There are also some excellent hints about style and the use of imagery to create gripping word pictures.

Another interesting aspect of Rosenfeld’s approach is her recommendation that rather than thinking in terms of plot development – apart from through those ‘Energetic Markers’ that is – the writer should think in terms of individual scenes, each of which must have its own goal and arc of tension, the combination of which create the plot structure.

My main criticism of this book is that I didn’t understand why the author made reference to, but chose to use almost nothing in the way of example from classic, brilliant writers ike Mary Shelley, Margaret Atwood and Stephen King.

Instead, she quoted extensively from a range of less distinguished authors. Some were excellent, but unfortunately, some, far from making me want to turn the page, made me want to stop reading on the spot.

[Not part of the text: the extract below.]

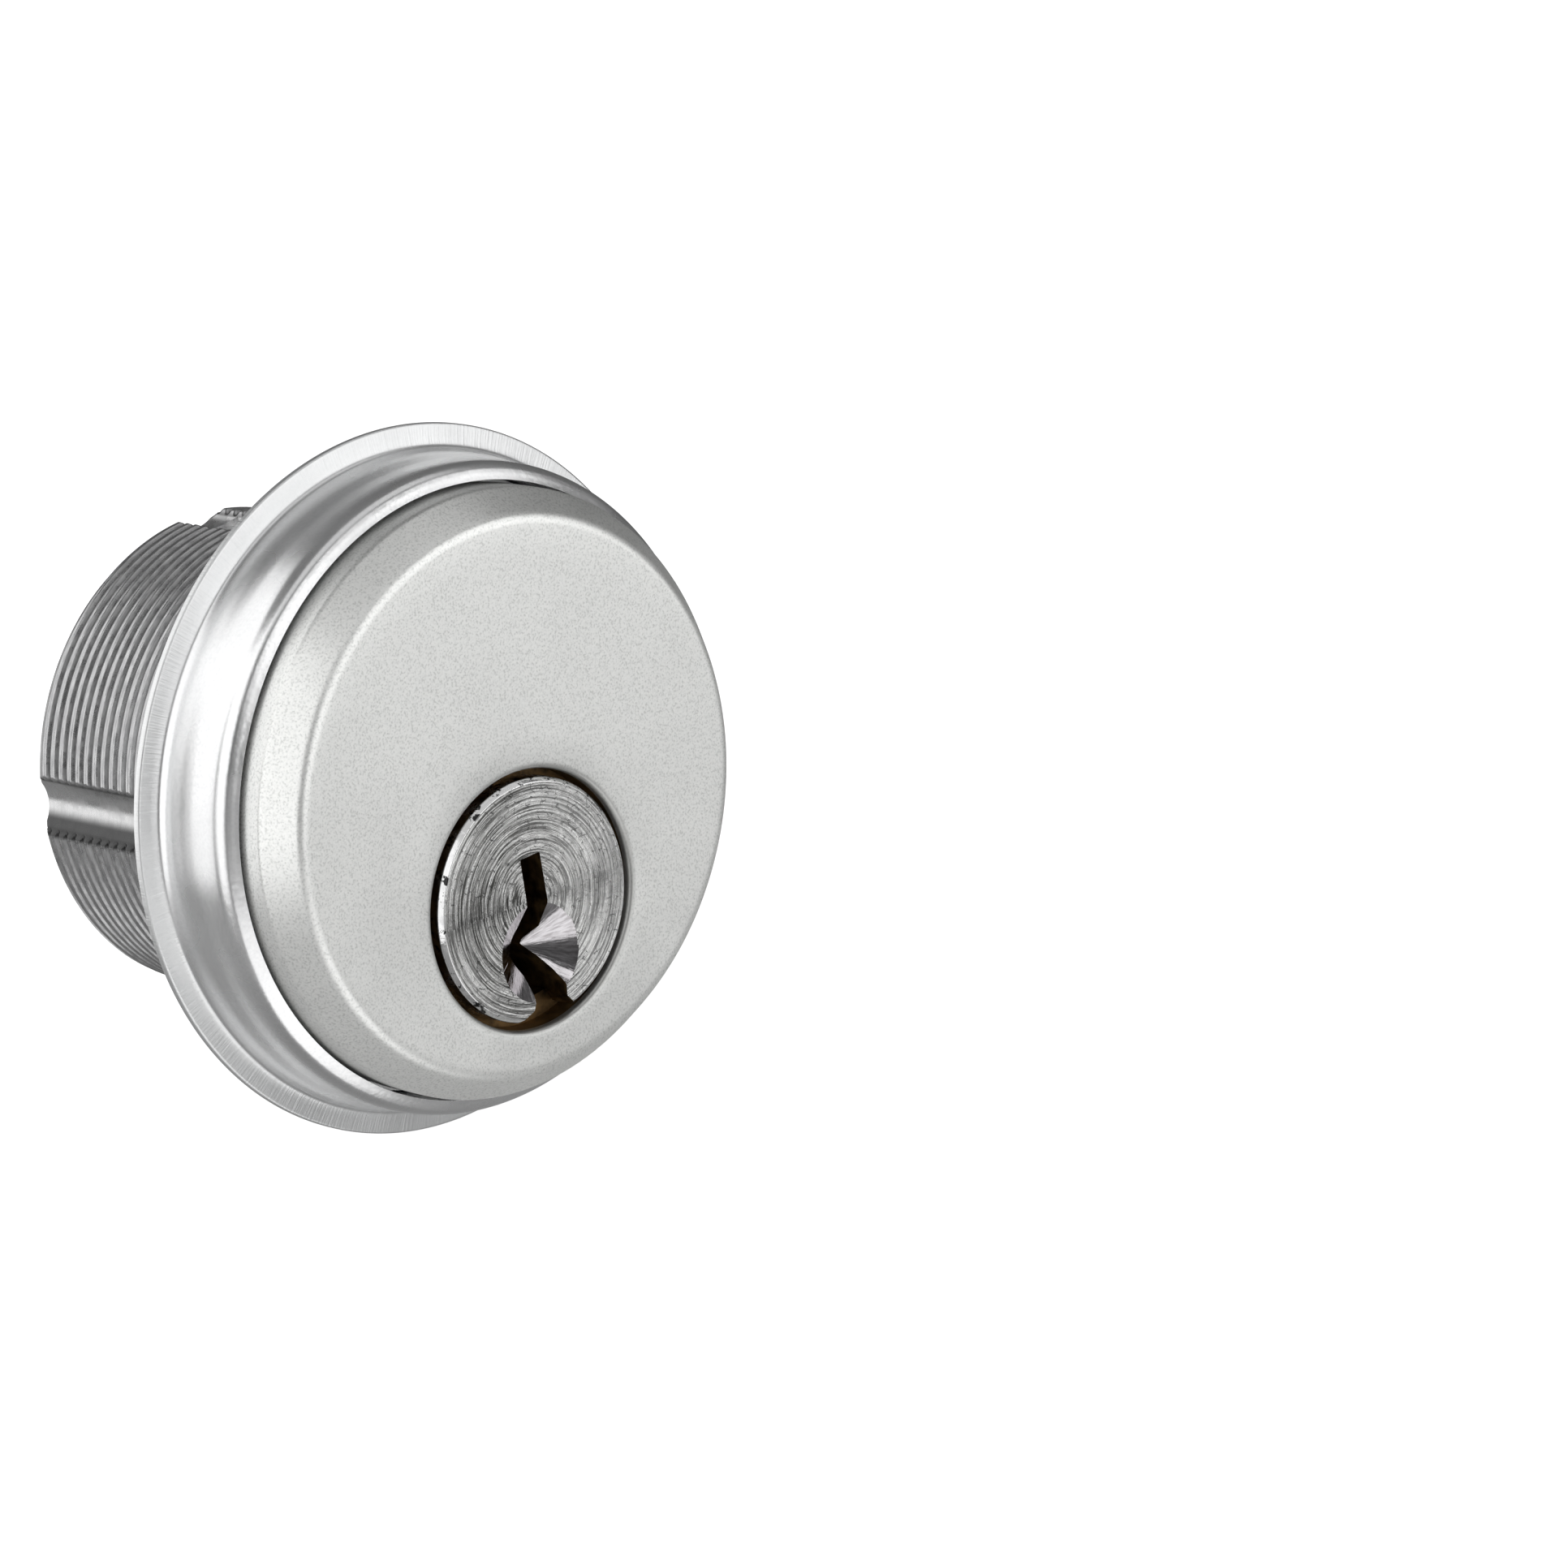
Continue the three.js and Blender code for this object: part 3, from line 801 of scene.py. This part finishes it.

It may have been that I was in a particularly cranky mindset when I read this. Still, in the extracts I came across sentences without subjects or verbs. As Ms. Rosenfeld shows from her advice that she has an expert knowledge of grammatical rules, I think there must be a general understanding that in YA fantasy these can be abandoned for effect.

There were also fantasy worlds apparently based vaguely on European feudalism that even from the extracts sounded economically impossible with such a small economic surplus (unless they maintained their oversized courts largely through magic). There was an astonishing historical anachronism in a serious historical novel that made me snort into my tea.

Many of the characters seemed to be flaccidly self-indulgent and self pitying (I hope these were the tension creating flaws that they needed to overcome). Finally, a large number of the names were (seemingly unintentionally) ludicrous.

As these are best selling books, my objections are obviously a minority viewpoint. A couple of the books sounded so interesting that I may well get round to reading them myself.

Overall, then, I would recommend reading this book for the excellent advice about tension, and only skimming through the extracts.